Woodside CEO: Browse project could get carbon capture from day one

Article by Adam Duckett

WOODSIDE says it will add a carbon capture project to its Browse gas project off the coast of Western Australia in response to environmental concerns.

Company CEO Peter Coleman told investors that sequestering carbon at Browse will be required but warned it would not affect the economics of the US$20bn project in a material way. The announcement came as the company shelved investment decisions on Browse and two other projects in response to the coronavirus pandemic and low oil price.

“I think you may see a revised development plan and that's more likely to include the sequestration from day one in the [Browse] project rather than the current plan, which is about after year ten,” Coleman said.

The coronavirus pandemic and the decision by Saudi Arabia to flood the market with crude oil has seen the price more than halve from above US$60/bbl in January.

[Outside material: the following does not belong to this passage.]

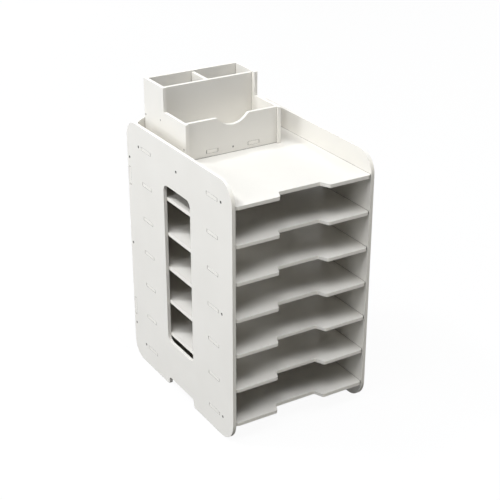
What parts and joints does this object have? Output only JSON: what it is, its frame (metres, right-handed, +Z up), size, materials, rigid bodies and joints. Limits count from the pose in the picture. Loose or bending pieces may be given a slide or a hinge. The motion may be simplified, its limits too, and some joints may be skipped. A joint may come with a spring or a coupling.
{
  "type": "envelope sorter with pen box",
  "caption": "White desk sorter with open letter bays between windowed side panels, and a pen box that stands loose on the tray on top.",
  "frame": {"origin": "middle of the sorter's footprint, on the desk", "axes": "+X to the right seen from the open front, +Y to the rear (the front edges are at -Y), +Z up"},
  "size_m": [0.245, 0.33, 0.4925],
  "materials": {
    "coated_board": "satin white skin on foamed plastic board",
    "screw_steel": "plain steel, slightly dull"
  },
  "bodies": {
    "sorter": {"side_panel_left": "coated_board", "side_panel_right": "coated_board", "back_panel": "coated_board", "top_deck": "coated_board", "shelf_2": "coated_board", "shelf_3": "coated_board", "shelf_4": "coated_board", "shelf_5": "coated_board", "shelf_6": "coated_board", "shelf_7": "coated_board", "shelf_screws_left": "screw_steel", "shelf_screws_right": "screw_steel", "back_panel_screws": "screw_steel"},
    "caddy": {"caddy_left_side": "coated_board", "caddy_right_side": "coated_board", "caddy_front": "coated_board", "caddy_middle_wall": "coated_board", "caddy_back": "coated_board", "caddy_floor": "coated_board", "caddy_divider": "coated_board", "caddy_side_screws": "screw_steel", "caddy_floor_screws": "screw_steel"}
  },
  "joints": [
    {"name": "caddy_lift", "type": "slide", "parent": "sorter", "child": "caddy", "axis": [0, 0, 1], "range_m": [0, 0.08]}
  ]
}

Woodside said it would delay its targeted final investment decision on the Scarborough offshore gas production project and a second LNG train for the Pluto plant until 2021. These projects, along with Browse, which consists of three offshore gas fields 425 km North of Broome, form part of the Burrup Hub on the coast of Western Australia. New floating production systems at Scarborough and Browse will supply gas onshore though pipelines, some via existing infrastructure to the Pluto LNG plant and the Karratha processing plant which produces LNG, domestic gas, condensate and LPG.

While LNG is promoted as a cleaner form of fossil fuel, its expanded production in Australia has increased the country’s annual emissions. Furthermore, CCS efforts in Western Australia have not been without their complications, after Chevron’s Gorgon LNG project struggled for more than two years to successfully start up its carbon capture facilities.

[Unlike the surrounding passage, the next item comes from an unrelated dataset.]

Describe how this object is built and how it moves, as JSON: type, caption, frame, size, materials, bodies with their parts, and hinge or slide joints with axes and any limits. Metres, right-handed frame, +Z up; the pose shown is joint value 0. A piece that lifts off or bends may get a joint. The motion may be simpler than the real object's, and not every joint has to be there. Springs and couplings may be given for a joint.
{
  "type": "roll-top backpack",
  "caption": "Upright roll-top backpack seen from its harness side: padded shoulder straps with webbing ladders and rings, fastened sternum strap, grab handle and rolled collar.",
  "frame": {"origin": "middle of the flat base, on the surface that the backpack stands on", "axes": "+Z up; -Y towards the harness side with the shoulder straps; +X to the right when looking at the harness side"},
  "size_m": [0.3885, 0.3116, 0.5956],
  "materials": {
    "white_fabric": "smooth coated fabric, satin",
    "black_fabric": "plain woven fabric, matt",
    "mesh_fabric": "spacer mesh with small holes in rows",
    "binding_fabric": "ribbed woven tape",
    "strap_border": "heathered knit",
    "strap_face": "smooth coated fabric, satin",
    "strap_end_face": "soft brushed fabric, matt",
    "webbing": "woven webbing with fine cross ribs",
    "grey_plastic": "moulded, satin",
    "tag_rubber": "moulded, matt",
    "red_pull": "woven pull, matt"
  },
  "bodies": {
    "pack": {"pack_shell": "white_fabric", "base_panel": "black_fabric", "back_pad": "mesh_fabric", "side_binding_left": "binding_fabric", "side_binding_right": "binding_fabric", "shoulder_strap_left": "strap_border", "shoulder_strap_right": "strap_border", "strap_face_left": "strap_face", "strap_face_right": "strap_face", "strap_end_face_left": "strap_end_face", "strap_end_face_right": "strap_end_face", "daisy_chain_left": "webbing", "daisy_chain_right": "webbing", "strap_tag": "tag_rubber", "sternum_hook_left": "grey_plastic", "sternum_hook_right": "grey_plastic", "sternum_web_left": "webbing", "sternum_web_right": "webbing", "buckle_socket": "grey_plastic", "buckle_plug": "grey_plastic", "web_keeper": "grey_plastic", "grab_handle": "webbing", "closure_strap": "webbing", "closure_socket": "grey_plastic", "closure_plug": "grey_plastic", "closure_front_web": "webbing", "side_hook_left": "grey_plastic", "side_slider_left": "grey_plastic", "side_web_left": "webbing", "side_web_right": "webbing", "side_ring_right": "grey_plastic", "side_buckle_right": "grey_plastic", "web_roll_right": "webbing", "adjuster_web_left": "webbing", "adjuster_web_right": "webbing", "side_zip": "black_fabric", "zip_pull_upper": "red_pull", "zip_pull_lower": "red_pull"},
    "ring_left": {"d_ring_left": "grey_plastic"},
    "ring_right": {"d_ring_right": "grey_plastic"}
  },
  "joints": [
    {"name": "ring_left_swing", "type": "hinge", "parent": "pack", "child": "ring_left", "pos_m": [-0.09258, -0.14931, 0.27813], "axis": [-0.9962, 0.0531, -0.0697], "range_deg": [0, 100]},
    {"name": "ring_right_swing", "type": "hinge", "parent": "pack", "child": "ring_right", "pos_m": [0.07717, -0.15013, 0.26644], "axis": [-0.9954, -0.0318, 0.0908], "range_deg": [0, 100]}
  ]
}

Wood Mackenzie says it expects Browse will now be sanctioned in 2023 with first gas produced in 2028 or 2029, The Australian reports.

In response to the coronavirus, Woodside is halving operating spend, exploration spend, and capital spend expenditure in 2020. It said the full impact of the lower oil price will not be known until Q2 due to the lag between crude and LNG prices. Coleman noted that it has frozen hiring except for graduates, which will continue.